In the listing below, find the line with "return Value(self, made.outputs[output])", then repeat exactly every line from the top through that one.
____________________
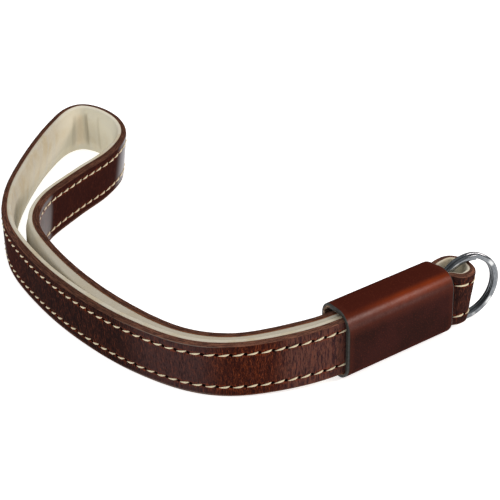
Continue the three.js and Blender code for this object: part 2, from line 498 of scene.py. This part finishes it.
class Finish:
    """A material and the nodes that make its pattern."""

    def __init__(self, name, **sockets):
        self.material = bpy.data.materials.new(name)
        self.material.use_nodes = True
        self.tree = self.material.node_tree
        self.shader = self.tree.nodes["Principled BSDF"]
        self.set(**sockets)

    def node(self, kind, settings, inputs, output=0):
        """Adds a node and gives one of its outputs."""
        made = self.tree.nodes.new(kind)
        for label, value in settings.items():
            setattr(made, label, value)
        for label, value in inputs.items():
            self.feed(made.inputs[label], value)
        return Value(self, made.outputs[output])

    def feed(self, socket, value):
        """Links a Value to a socket, or sets the socket to a plain number or colour."""
        if isinstance(value, Value):
            self.tree.links.new(value.socket, socket)
        else:
            socket.default_value = value

    def set(self, **sockets):
        """Feeds the shader's sockets, by name, with an underscore for a space."""
        for label, value in sockets.items():
            self.feed(self.shader.inputs[label.replace("_", " ")], value)

    def flat(self):
        """The place on the straight piece, in millimetres: along it, round its section, and out.
        On the sleeve it is the place on the sleeve: across, along and up."""
        return self.node("ShaderNodeAttribute", {"attribute_name": "flat"}, {}, "Vector")

    def here(self):
        """The place on the object, in millimetres."""
        place = self.node("ShaderNodeTexCoord", {}, {}, "Object")
        return self.stretched(place, 1 / MM, 1 / MM, 1 / MM)

    def parts(self, vector):
        """The three numbers of a vector."""
        made = self.node("ShaderNodeSeparateXYZ", {}, {0: vector})
        return [Value(self, output) for output in made.socket.node.outputs]

    def stretched(self, vector, x, y, z):
        return self.node(
            "ShaderNodeVectorMath", {"operation": "MULTIPLY"}, {0: vector, 1: (x, y, z)}
        )

    def speckle(self, vector, scale, detail=3.0, roughness=0.5, distortion=0.0):
        """Noise from about 0.2 to 0.8, in blots about one over the scale in size."""
        return self.node(
            "ShaderNodeTexNoise",
            {},
            {
                "Vector": vector,
                "Scale": scale,
                "Detail": detail,
                "Roughness": roughness,
                "Distortion": distortion,
            },
        )

    def mix(self, first, second, share):
        return self.node(
            "ShaderNodeMix",
            {"data_type": "RGBA"},
            {MIX_SHARE: share, MIX_FIRST: first, MIX_SECOND: second},
            MIX_COLOUR,
        )

    def coats(self, colour, *coats):
        """Mixes one colour after another over the first, each by its share."""
        for over, share in coats:
            colour = self.mix(colour, over, share)
        return colour

    def relief(self, height, depth):
        """Bumps of the height, which is 0 to 1, with a depth in millimetres."""
        normal = self.node("ShaderNodeBump", {}, {"Height": height, "Distance": depth * MM})
        self.set(Normal=normal)


def strap_leather_finish():
    """Dark waxed leather. It is lighter and redder where it bends, streaked near the sleeve,
    burnished where it turns, and its cut edges show the fibre. A grey sheen is painted on where
    the inner side leaves the round end."""
    f = Finish("waxed strap leather", Specular_IOR_Level=0.0, Coat_Roughness=0.3, Coat_IOR=1.5)
    flat = f.flat()
    along, girth, out = f.parts(flat)
    height = abs(girth)
    clouds = f.speckle(flat, 0.11, 3.0, 0.55)
    mottle = f.speckle(flat, 0.6, 4.0, 0.6)
    hairs = f.speckle(f.stretched(flat, 2.4, 0.3, 1.0), 1.0, 4.0, 0.65, 0.5)
    threads = f.speckle(f.stretched(flat, 3.4, 0.5, 1.0), 1.0, 4.0, 0.7, 1.2)
    crackle = f.speckle(f.stretched(flat, 1.3, 0.28, 1.0), 1.0, 3.0, 0.6, 1.4)
    crackle = 1 - abs(crackle - 0.5) * 2
    near_sleeve = along.within(*NEAR_SLEEVE)
    front_bend = along.within(*FRONT_BEND)
    middle = along.within(*MIDDLE)
    far_third = along.within(*FAR_THIRD)
    left_bend = along.within(*LEFT_BEND)
    outer_side = along.within(*OUTER_SIDE)
    inner_side = along.within(*INNER_SIDE)
    far_run = along.between(*FAR_EDGES_SET_IN)

    lines = front_bend * crackle.between(0.94, 0.99) * threads.between(0.6, 0.4)
    quiet = 1 - inner_side * 0.6
    row = height - STITCH_ROW
    halo = (row * row).between(0.9, 0.1) * threads.between(0.56, 0.42)
    hole = along.apart(STITCH_PITCH, FIRST_HOLE)
    from_hole = (hole * hole + row * row).root()
    face = f.coats(
        f.mix(tint(42, 26, 24), tint(56, 32, 28), clouds.between(0.35, 0.65)),
        # Each stretch of the band has its own shade, and some have fine lines across them.
        (tint(64, 45, 44), middle * 0.8),
        (tint(28, 16, 15), far_third * 0.8),
        (tint(42, 16, 12), (left_bend + inner_side) * 0.9),
        (tint(76, 37, 28), mottle.between(0.5, 0.75) * (1 - inner_side * 0.7) * 0.4),
        (tint(98, 63, 54), near_sleeve * 0.85),
        (tint(48, 31, 35), near_sleeve * hairs.between(0.47, 0.57) * 0.9),
        (tint(54, 20, 12), front_bend * 0.9),
        (tint(50, 24, 22), front_bend * hairs.between(0.46, 0.62) * 0.7),
        (tint(150, 72, 36), lines * 0.6),
        # Dark and light threads of grain cross the whole band, and flecks show at the left.
        (tint(24, 15, 16), threads.between(0.51, 0.6) * quiet * 0.65),
        (tint(110, 58, 40), threads.between(0.47, 0.36) * quiet * 0.5),
        (tint(140, 66, 30), mottle.between(0.68, 0.76) * left_bend * 0.7),
        # The dye is worn orange along the stitches, and the holes get nearly black painted shade.
        (tint(132, 60, 32), halo * 0.55),
        (tint(10, 6, 6), from_hole.between(0.56, 0.34)),
        # A grey sheen is painted on where the inner side leaves the round end.
        (tint(116, 118, 124), along.within(*PAINTED_SHEEN) * 0.55),
    )

    fibre = f.speckle(f.stretched(flat, 0.35, 5.0, 1.0), 1.0, 4.0, 0.7)
    patches = f.speckle(flat, 0.25, 2.0, 0.5)
    grit = f.speckle(flat, 2.4, 3.0, 0.7)
    tan = (far_run * 0.8 + outer_side * 0.5 + 0.12) * (0.3 + 0.7 * patches.between(0.34, 0.5))
    dark = outer_side.or_more(inner_side).or_more(far_third).or_more(far_run)
    edge = f.coats(
        f.mix(tint(66, 45, 39), tint(128, 86, 68), fibre.between(0.42, 0.62)),
        (tint(30, 21, 21), grit.between(0.5, 0.72) * 0.6),
        (tint(172, 108, 66), out.between(0.17, 0.06) * tan),
        (tint(54, 34, 26), dark * 0.5),
    )
    past_start = height - (EDGE_START + NARROW_EDGE * along.between(*NARROW_EDGE_SETS_IN))
    is_edge = past_start.between(0.0, 0.14)
    # A highlight is painted as a light line where the face meets the cut edge, in the middle
    # stretch.
    groove_highlight = (past_start - 0.02) * (past_start - 0.02)
    groove_highlight = groove_highlight.between(0.035, 0.004) * middle
    colour = f.coats(face, (edge, is_edge), (tint(104, 92, 84), groove_highlight))

    burnish = sum(along.within(*stretch) * share for stretch, share in BURNISHED)
    f.relief(mottle * 0.35 + hairs * 0.4 + crackle * front_bend * 0.35, 0.12)
    f.set(Base_Color=colour, Roughness=0.45 + 0.15 * mottle)
    f.set(Coat_Weight=(burnish + 0.02) * (1 - is_edge))
    return f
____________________
#### OUTPUT OF THE TASK:
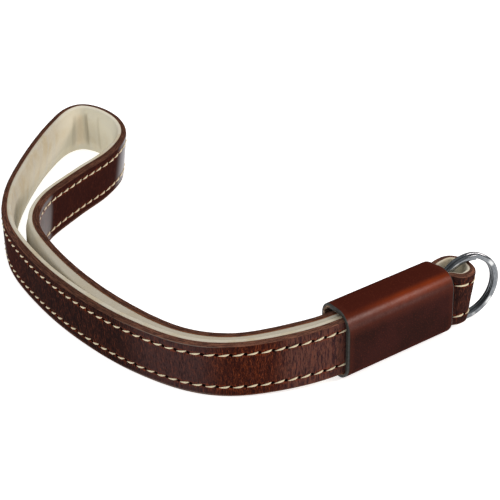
Continue the three.js and Blender code for this object: part 2, from line 498 of scene.py. This part finishes it.
class Finish:
    """A material and the nodes that make its pattern."""

    def __init__(self, name, **sockets):
        self.material = bpy.data.materials.new(name)
        self.material.use_nodes = True
        self.tree = self.material.node_tree
        self.shader = self.tree.nodes["Principled BSDF"]
        self.set(**sockets)

    def node(self, kind, settings, inputs, output=0):
        """Adds a node and gives one of its outputs."""
        made = self.tree.nodes.new(kind)
        for label, value in settings.items():
            setattr(made, label, value)
        for label, value in inputs.items():
            self.feed(made.inputs[label], value)
        return Value(self, made.outputs[output])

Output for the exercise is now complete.